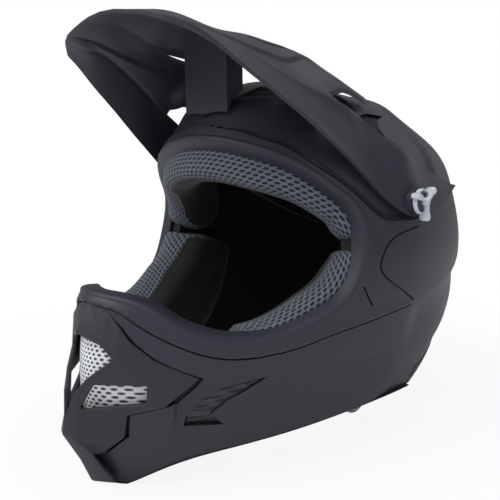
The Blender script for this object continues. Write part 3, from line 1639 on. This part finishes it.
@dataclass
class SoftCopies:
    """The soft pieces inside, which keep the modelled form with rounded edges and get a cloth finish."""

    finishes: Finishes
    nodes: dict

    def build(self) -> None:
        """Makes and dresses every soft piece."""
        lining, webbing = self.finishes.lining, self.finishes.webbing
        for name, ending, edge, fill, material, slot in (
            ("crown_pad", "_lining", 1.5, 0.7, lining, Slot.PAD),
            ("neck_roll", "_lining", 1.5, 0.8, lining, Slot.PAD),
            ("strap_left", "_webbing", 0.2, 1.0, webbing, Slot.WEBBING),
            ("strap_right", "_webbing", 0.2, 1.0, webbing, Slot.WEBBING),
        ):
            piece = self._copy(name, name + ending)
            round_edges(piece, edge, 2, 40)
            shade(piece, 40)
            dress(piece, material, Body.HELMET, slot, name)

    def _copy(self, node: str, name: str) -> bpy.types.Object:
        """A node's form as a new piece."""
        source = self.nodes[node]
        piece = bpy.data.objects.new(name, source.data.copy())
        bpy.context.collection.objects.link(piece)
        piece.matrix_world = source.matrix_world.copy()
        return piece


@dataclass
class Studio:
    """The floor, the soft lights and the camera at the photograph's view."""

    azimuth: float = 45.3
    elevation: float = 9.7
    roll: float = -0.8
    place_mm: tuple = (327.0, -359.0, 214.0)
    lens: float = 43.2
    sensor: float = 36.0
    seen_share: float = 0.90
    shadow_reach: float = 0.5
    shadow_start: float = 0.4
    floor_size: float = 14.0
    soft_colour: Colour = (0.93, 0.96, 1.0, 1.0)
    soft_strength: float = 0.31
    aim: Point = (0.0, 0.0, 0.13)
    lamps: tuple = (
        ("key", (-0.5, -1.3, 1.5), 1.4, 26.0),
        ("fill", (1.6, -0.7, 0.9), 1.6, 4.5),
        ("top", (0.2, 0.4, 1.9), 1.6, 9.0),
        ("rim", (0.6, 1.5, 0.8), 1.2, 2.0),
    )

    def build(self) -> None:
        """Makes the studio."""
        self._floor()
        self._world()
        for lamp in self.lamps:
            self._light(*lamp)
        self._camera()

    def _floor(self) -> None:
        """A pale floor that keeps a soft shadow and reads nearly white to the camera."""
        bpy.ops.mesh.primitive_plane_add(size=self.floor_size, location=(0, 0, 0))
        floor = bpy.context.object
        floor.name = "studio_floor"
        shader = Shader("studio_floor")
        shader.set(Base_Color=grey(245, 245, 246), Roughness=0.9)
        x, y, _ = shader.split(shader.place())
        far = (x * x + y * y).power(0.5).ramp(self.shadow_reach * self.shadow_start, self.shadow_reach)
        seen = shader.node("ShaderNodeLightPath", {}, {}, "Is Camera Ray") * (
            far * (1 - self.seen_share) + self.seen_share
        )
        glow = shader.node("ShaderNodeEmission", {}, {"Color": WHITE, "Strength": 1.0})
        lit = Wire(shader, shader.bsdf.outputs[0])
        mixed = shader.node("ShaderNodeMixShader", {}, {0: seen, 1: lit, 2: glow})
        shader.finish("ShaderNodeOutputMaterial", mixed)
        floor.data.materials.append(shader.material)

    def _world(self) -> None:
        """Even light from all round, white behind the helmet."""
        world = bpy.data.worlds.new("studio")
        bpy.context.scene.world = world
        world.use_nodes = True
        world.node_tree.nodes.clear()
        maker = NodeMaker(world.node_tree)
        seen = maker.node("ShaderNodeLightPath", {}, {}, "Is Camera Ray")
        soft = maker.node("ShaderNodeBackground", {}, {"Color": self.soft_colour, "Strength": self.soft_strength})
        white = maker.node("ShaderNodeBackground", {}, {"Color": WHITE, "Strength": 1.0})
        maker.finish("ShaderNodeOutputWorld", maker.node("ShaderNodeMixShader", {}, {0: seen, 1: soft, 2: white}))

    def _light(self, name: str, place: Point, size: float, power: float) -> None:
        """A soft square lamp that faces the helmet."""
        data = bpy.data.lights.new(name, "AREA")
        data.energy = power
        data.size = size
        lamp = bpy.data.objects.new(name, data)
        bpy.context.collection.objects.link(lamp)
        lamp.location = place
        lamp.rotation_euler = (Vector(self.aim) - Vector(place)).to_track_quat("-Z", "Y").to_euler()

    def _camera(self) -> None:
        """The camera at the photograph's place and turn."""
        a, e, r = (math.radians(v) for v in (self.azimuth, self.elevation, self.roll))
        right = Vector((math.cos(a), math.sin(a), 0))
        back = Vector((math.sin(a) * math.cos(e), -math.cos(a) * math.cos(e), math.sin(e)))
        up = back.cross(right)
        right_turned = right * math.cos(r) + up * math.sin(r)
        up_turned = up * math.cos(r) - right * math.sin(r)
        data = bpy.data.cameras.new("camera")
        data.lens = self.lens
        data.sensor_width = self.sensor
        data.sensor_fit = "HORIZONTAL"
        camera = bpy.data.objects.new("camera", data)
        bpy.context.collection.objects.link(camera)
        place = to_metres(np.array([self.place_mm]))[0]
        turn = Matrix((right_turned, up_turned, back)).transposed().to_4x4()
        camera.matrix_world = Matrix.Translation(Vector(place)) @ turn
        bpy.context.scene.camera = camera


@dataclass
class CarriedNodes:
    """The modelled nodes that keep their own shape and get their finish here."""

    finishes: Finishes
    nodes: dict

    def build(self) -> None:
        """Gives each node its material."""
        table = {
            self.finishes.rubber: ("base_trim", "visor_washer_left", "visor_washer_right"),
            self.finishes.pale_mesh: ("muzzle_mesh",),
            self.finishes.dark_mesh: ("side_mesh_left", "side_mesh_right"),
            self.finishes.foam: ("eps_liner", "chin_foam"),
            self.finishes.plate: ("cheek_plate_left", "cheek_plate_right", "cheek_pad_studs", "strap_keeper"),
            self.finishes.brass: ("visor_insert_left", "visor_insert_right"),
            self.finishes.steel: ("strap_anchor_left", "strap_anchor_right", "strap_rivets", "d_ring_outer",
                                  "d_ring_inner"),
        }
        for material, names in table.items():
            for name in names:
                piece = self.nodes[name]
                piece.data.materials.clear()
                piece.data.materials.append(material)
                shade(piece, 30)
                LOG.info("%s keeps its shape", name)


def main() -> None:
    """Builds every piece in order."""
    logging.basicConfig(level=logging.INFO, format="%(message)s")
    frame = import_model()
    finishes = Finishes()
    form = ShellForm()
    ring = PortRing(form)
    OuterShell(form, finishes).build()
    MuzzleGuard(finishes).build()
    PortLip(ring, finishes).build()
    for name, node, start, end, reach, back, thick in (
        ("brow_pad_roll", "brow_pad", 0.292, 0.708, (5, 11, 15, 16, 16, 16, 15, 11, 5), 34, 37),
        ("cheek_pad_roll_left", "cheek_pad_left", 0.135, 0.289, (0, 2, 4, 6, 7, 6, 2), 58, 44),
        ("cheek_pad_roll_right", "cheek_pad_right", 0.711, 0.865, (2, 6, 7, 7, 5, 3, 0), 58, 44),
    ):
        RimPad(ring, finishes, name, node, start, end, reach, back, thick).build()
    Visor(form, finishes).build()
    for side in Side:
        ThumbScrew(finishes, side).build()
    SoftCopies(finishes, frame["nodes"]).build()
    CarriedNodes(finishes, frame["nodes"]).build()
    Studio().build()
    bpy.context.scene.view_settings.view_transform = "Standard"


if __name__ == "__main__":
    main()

============================================================

Restate, word for word and with nothing added, the lines from the first line of the listing through the one where "floor, the soft" stands.

**Result of this task**
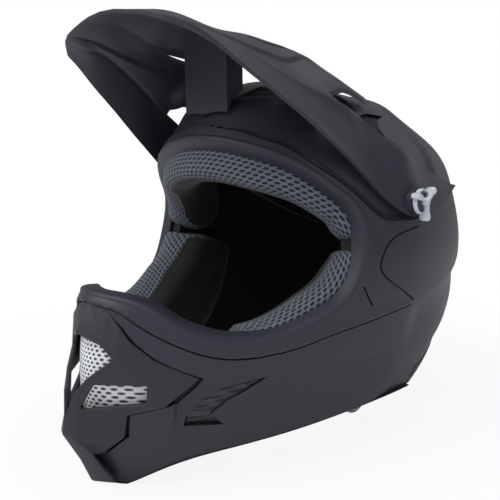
The Blender script for this object continues. Write part 3, from line 1639 on. This part finishes it.
@dataclass
class SoftCopies:
    """The soft pieces inside, which keep the modelled form with rounded edges and get a cloth finish."""

    finishes: Finishes
    nodes: dict

    def build(self) -> None:
        """Makes and dresses every soft piece."""
        lining, webbing = self.finishes.lining, self.finishes.webbing
        for name, ending, edge, fill, material, slot in (
            ("crown_pad", "_lining", 1.5, 0.7, lining, Slot.PAD),
            ("neck_roll", "_lining", 1.5, 0.8, lining, Slot.PAD),
            ("strap_left", "_webbing", 0.2, 1.0, webbing, Slot.WEBBING),
            ("strap_right", "_webbing", 0.2, 1.0, webbing, Slot.WEBBING),
        ):
            piece = self._copy(name, name + ending)
            round_edges(piece, edge, 2, 40)
            shade(piece, 40)
            dress(piece, material, Body.HELMET, slot, name)

    def _copy(self, node: str, name: str) -> bpy.types.Object:
        """A node's form as a new piece."""
        source = self.nodes[node]
        piece = bpy.data.objects.new(name, source.data.copy())
        bpy.context.collection.objects.link(piece)
        piece.matrix_world = source.matrix_world.copy()
        return piece


@dataclass
class Studio:
    """The floor, the soft lights and the camera at the photograph's view."""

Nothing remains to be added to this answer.